What does “warping” mean, and, in particular, why should locusts warp? Locusts, of course, devour crops, cause starvation and kill people. Although they are, in fact, morally neutral, hungry insects though the effects of their predation can seem “evil” to humans. “Warping” can also mean “throwing”. The demons have been thrown from Heaven.
The connection with “pitchy” is already becoming clear and for etymological derivations see the German “werfen” or the Old English “moledewarp” which means the “mouth thrower” or mole, significantly an underground animal which hates the light! “Warp” can also signify: to twist, to bend, to be warped, perverted, swerving.
Ostensibly Milton is describing the oscillating, swerving movement of the locusts. With the same word, he is also conveying the character of the fallen angels, the devils, their past and future history. Where are they going? They are swerving from God. They are distorting God’s truth. They are miscarrying. They are turning away from the face of God and also they are shrinking, by leaving Heaven and deserting God and his truth. Milton actually refers to Satan seemingly shrunken and diminished in the eyes of his companion Beelzebub.

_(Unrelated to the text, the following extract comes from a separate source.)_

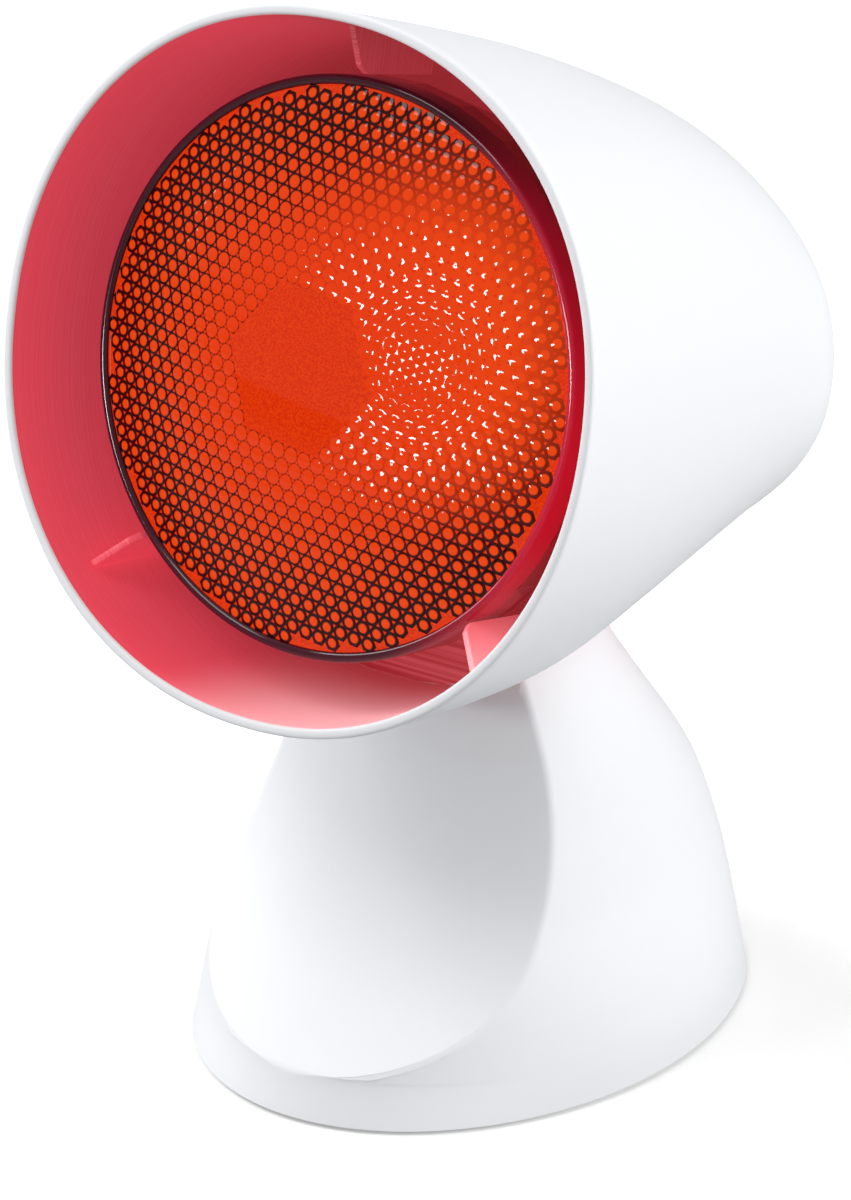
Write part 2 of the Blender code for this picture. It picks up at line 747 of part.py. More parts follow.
def build_cradle(tilt, shade, finishes):
    """Make the moulded channel over the neck, with the two ears that carry the hinge pin."""
    hood = prism(channel_outline(channel_wall, channel_drop), channel_half_width + channel_wall)
    cradle = finish("tilt_cradle", hood, finishes["white_inner"], tilt)
    combine(cradle, finish("cradle_hollow", prism(channel_outline(0.0, channel_drop * 2),
                                                  channel_half_width), None, tilt))
    for side in (-1, 1):
        centre = side * (ear_gap / 2 + ear_thickness / 2)
        turns = [math.pi + math.pi * step / ear_steps for step in range(ear_steps + 1)]
        outline = [(ear_radius * math.cos(turn), ear_radius * math.sin(turn)) for turn in turns]
        outline += [(y, hood_height(y) + channel_wall / 2) for y in (ear_radius, -ear_radius)]
        ear = finish(f"ear_{side}", prism(outline, ear_thickness / 2, centre), None, tilt)
        combine(cradle, ear, 'UNION')
    trim = finish("cradle_trim", shade_solid(shade_wall + touch_gap), None, shade)
    combine(cradle, trim, 'INTERSECT', 'MANIFOLD')
    length = ear_gap
    bore_radius = pin_radius + touch_gap
    bore = turned([(0.0, -length), (bore_radius, -length), (bore_radius, length), (0.0, length)],
                  bore_segments, 'X')
    combine(cradle, finish("ear_bore", bore, None, tilt))

    pin_end = ear_gap / 2 + ear_thickness + pin_overhang
    pin = [(0.0, -pin_end), (pin_radius, -pin_end), (pin_radius, pin_end), (0.0, pin_end)]
    finish("hinge_pin", turned(pin, bore_segments, 'X'), finishes["steel"], tilt)
    for side in (-1, 1):
        near = ear_gap / 2 + ear_thickness + touch_gap
        far = near + clip_thickness
        clip = [(pin_radius + touch_gap, near * side), (clip_radius, near * side),
                (clip_radius, far * side), (pin_radius + touch_gap, far * side)]
        label = "left" if side < 0 else "right"
        finish(f"pin_clip_{label}", turned(clip, round_segments, 'X', loop=True), finishes["steel"], tilt)
    build_click_disc(tilt, finishes)


def build_click_disc(tilt, finishes):
    """Make the notched disc of the tilt's click stops."""
    inner = pin_radius + touch_gap
    middle = -(ear_gap / 2 - touch_gap - click_disc_thickness / 2)
    pitch = math.radians(click_angle_degrees) / 2
    first = math.pi - (click_highest + 1 / 2) * 2 * pitch
    turns = [first + pitch * step for step in range(2 * click_steps + 1)]
    rest = 2 * math.pi - (turns[-1] - first)
    turns += [turns[-1] + rest * step / click_plain_steps for step in range(1, click_plain_steps)]
    rings = []
    for side in (-1, 1):
        place = middle + side * click_disc_thickness / 2
        outline, hole = [], []
        for step, turn in enumerate(turns):
            notched = step % 2 == 1 and step < 2 * click_steps
            radius = click_disc_radius - (click_notch_depth if notched else 0.0)
            outline.append((place, radius * math.cos(turn), radius * math.sin(turn)))
            hole.append((place, inner * math.cos(turn), inner * math.sin(turn)))
        rings += [hole, outline] if side < 0 else [outline, hole]
    finish("click_disc", skin(rings, loop=True), finishes["grey"], tilt)


def bell_radius(share):
    """Give the bulb's radius along its bell."""
    last = len(bulb_profile_shares) - 1
    index = 0
    while index < last - 1 and share > bulb_profile_shares[index + 1]:
        index += 1
    low, high = bulb_profile_shares[index], bulb_profile_shares[index + 1]
    place = (index + (share - low) / (high - low)) / last
    return bulb_neck_radius + spread(bulb_bell_shares, place) * (bulb_radius - bulb_neck_radius)


def build_bulb(shade, finishes):
    """Make the bulb's face, bell, metal cap, tip and filament."""
    band_end = bulb_face_depth + bulb_band_length
    seat = band_end - bulb_band_length / 2
    crown = [(0.0, bulb_face_depth - bulb_crown)]
    for step in range(1, bulb_crown_steps + 1):
        share = step / bulb_crown_steps
        crown.append((bulb_radius * lens_front_share * share,
                      bulb_face_depth - bulb_crown * (1 - share ** 2)))
    face = crown + [(bulb_radius, bulb_face_depth + bulb_glass * lens_edge_share), (bulb_radius, seat)]
    back = [(bulb_radius - bulb_glass, seat),
            (bulb_radius * lens_back_share, bulb_face_depth + bulb_glass * lens_root_share)]
    for step in range(bulb_crown_steps - 1, 0, -1):
        share = step / bulb_crown_steps
        back.append((bulb_radius * lens_back_share * share,
                     bulb_face_depth + bulb_glass - bulb_crown * (1 - share ** 2)))
    back.append((0.0, bulb_face_depth + bulb_glass - bulb_crown))
    finish("bulb_face", turned(face + back, bulb_segments), finishes["red_glass"], shade)

    bell_length = bulb_neck_depth - band_end
    outer, inner = [], []
    for share in bulb_profile_shares:
        depth = band_end + bell_length * share
        outer.append((bell_radius(share), depth))
        inner.append((bell_radius(share) - bulb_glass, depth - bulb_glass * share))
    outer = [(bulb_radius, seat + touch_gap)] + outer
    inner = [(bulb_radius - bulb_glass, seat + touch_gap)] + inner
    profile = [(0.0, outer[-1][1])] + outer[::-1] + inner + [(0.0, inner[-1][1])]
    finish("bulb_bell", turned(profile, bulb_segments), finishes["silver_glass"], shade)

    collar_start = bulb_neck_depth + touch_gap
    collar_end = collar_start + collar_length
    cap_end = cap_end_depth()
    collar_radius = bulb_neck_radius * collar_share
    cap = [(0.0, collar_start), (collar_radius, collar_start), (collar_radius, collar_end),
           (cap_radius, collar_end + cap_thread_depth)]
    thread_start = collar_end + cap_thread_depth * 2
    pitch = (cap_end - thread_start - cap_thread_depth * 4) / cap_turns
    for turn_index in range(cap_turns):
        base = thread_start + pitch * turn_index
        cap += [(cap_radius - cap_thread_depth, base + pitch * thread_root_share),
                (cap_radius, base + pitch * thread_crest_share)]
    cap += [(cap_radius * cap_end_share, cap_end), (0.0, cap_end)]
    finish("bulb_cap", turned(cap, cap_segments), finishes["brass"], shade)
    tip_start = cap_end + touch_gap
    tip = [(0.0, tip_start), (tip_radius * tip_start_share, tip_start),
           (tip_radius * tip_middle_share, tip_start + tip_length / 2),
           (tip_radius, tip_start + tip_length), (0.0, tip_start + tip_length)]
    finish("bulb_tip", turned(tip, round_segments), finishes["brass"], shade)

    coil = [(0.0, -filament_span / 2), (filament_radius, -filament_span / 2),
            (filament_radius, filament_span / 2), (0.0, filament_span / 2)]
    finish("filament", turned(coil, hole_segments, 'X'), finishes["tungsten"], shade,
           (0.0, filament_depth, 0.0))
    for side in (-1, 1):
        start = filament_depth + filament_radius + touch_gap
        end = bulb_neck_depth - bulb_glass - touch_gap
        post = [(0.0, start), (support_radius, start), (support_radius, end), (0.0, end)]
        label = "left" if side < 0 else "right"
        place = (side * (filament_span / 2 - support_radius), 0.0, 0.0)
        finish(f"filament_post_{label}", turned(post, support_segments), finishes["steel"], shade, place)


def cap_end_depth():
    """Give the depth of the bulb cap's rear end."""
    return bulb_neck_depth + touch_gap + collar_length + cap_length


def tip_end_depth():
    """Give the depth of the bulb tip's rear end."""
    return cap_end_depth() + touch_gap + tip_length


def holder_back():
    """Give the depth of the lamp holder's rear face."""
    return tip_end_depth() + touch_gap * 2 + contact_thickness + holder_floor


def build_holder(shade, finishes):
    """Make the ceramic lamp holder, its contact, its bracket and the bracket's screws."""
    front = bulb_neck_depth + touch_gap + collar_length + holder_front_gap
    bore = cap_radius + holder_bore_clearance
    floor = holder_back() - holder_floor
    back = holder_back()
    profile = [(0.0, floor), (bore, floor), (bore, front), (holder_radius * holder_front_share, front),
               (holder_radius, front + holder_chamfer), (holder_radius, back - holder_floor),
               (holder_radius * holder_back_share, back), (0.0, back)]
    finish("lamp_holder", turned(profile, holder_segments), finishes["ceramic"], shade)
    contact = block(contact_width, contact_thickness, contact_length,
                    (0.0, floor - touch_gap - contact_thickness / 2, 0.0))
    finish("centre_contact", contact, finishes["brass"], shade)

    start = back + touch_gap
    plate = block(bracket_width, bracket_thickness, bracket_height,
                  (0.0, start + bracket_thickness / 2, -shade_drop))
    bracket = finish("holder_bracket", plate, finishes["steel"], shade)
    for side in (-1, 1):
        spot = (side * bracket_screw_spread / 2, 0.0, -shade_drop)
        radius = screw_radius + screw_pilot_clearance
        hole = turned([(0.0, start - cut_overrun), (radius, start - cut_overrun),
                       (radius, start + cut_overrun), (0.0, start + cut_overrun)], hole_segments)
        combine(bracket, finish(f"bracket_hole_{side}", hole, None, shade, spot))
        label = "left" if side < 0 else "right"
        place = (spot[0], start - touch_gap, spot[2])
        screw(f"bracket_screw_{label}", finishes["steel"], shade, place, (-math.pi / 2, 0.0, 0.0),
              bracket_screw_length)


def make_finishes():
    """Make the lamp's finishes."""
    return {
        "white": make_material("white_plastic", (0.86, 0.87, 0.88), 0.38),
        "white_inner": make_material("inner_plastic", (0.80, 0.80, 0.78), 0.55),
        "grey": make_material("grey_plastic", (0.32, 0.33, 0.35), 0.6),
        "black": make_material("black_plastic", (0.02, 0.02, 0.022), 0.4),
        "rubber": make_material("foot_rubber", (0.05, 0.05, 0.05), 0.85),
        "red_glass": make_material("red_glass", (0.85, 0.06, 0.01), 0.12),
        "silver_glass": make_material("silvered_glass", (0.55, 0.10, 0.08), 0.2, 0.4),
        "brass": make_material("cap_metal", (0.78, 0.66, 0.38), 0.3, 1.0),
        "steel": make_material("steel", (0.62, 0.63, 0.65), 0.35, 1.0),
        "tungsten": make_material("tungsten", (0.35, 0.35, 0.37), 0.5, 1.0),
        "ceramic": make_material("ceramic", (0.88, 0.86, 0.82), 0.45),
    }


def main():
    """Build the whole lamp."""
    clear_scene()
    finishes = make_finishes()
    root = make_empty("stand_root", (0.0, -frame_middle(), 0.0))
    tilt = make_empty("tilt_axis", (0.0, hinge_y, hinge_z), 0.0, root)
    shade = make_empty("shade_axis", (0.0, -rim_centre_forward - hinge_y, rim_centre_rise), -rest_tilt, tilt)
    shell = build_stand(root, finishes)
    build_plate(root, finishes)
    build_neck_seat(root, finishes)
    build_click_leaf(root, finishes)
    build_switch(root, finishes, shell)
    build_wiring(root, finishes, shell)
    build_shade(tilt, shade, finishes)
    build_cradle(tilt, shade, finishes)
    build_bulb(shade, finishes)
    build_holder(shade, finishes)


main()
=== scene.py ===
"""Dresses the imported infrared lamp: smooth mouldings, the lit lens and the finish of every piece."""

import json
import logging
import math
from dataclasses import dataclass
from enum import Enum
from typing import Callable, Sequence

import bmesh
import bpy
from mathutils import Matrix, Vector


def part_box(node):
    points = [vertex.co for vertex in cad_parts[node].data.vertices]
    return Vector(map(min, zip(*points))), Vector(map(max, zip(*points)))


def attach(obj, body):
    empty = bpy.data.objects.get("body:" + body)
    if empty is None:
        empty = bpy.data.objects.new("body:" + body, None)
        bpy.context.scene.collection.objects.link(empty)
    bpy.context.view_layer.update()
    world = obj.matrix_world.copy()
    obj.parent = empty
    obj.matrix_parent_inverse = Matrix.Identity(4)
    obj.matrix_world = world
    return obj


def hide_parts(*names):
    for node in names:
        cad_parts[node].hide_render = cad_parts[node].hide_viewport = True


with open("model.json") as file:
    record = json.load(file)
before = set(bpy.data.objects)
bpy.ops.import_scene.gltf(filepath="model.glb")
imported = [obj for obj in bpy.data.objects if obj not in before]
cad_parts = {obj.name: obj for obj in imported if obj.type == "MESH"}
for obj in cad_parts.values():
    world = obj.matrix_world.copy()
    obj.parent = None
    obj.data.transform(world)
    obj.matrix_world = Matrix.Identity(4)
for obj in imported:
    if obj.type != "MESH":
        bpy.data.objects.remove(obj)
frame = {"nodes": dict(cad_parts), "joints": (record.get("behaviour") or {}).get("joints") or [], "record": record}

log = logging.getLogger("lamp")
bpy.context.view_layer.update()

RingShape = Callable[[float], Vector]
Bands = list[list[bmesh.types.BMFace]]
Socket = bpy.types.NodeSocket
Triple = tuple[float, float, float]
Span = tuple[float, float]

FULL_TURN = 2 * math.pi
MERGE_DISTANCE = 0.000002
SAME_PLACE = 0.0001
SHARP_DEGREES = 32.0
MOTTLE_SPAN = (0.3, 0.7)
NOISE_MAKES = {"Grain": (3.0, 0.6), "Mottle": (4.0, 0.5)}  # detail and roughness of each noise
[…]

Two words, but with an increasing crescendo of many, many different meanings, as one might expect from a man with perfect command of two languages, his native English and Latin. In the latter tongue, the Lingua Franca of Europe at that time, Milton was, in fact, Secretary to Oliver Cromwell’s Commonwealth, which took over temporary management of England between the reigns of King Charles I (beheaded) and King Charles II ( The so-called Merry Monarch due to his large number of mistresses and illegitimate offspring) both a far cry from the ascetic and devout John Milton.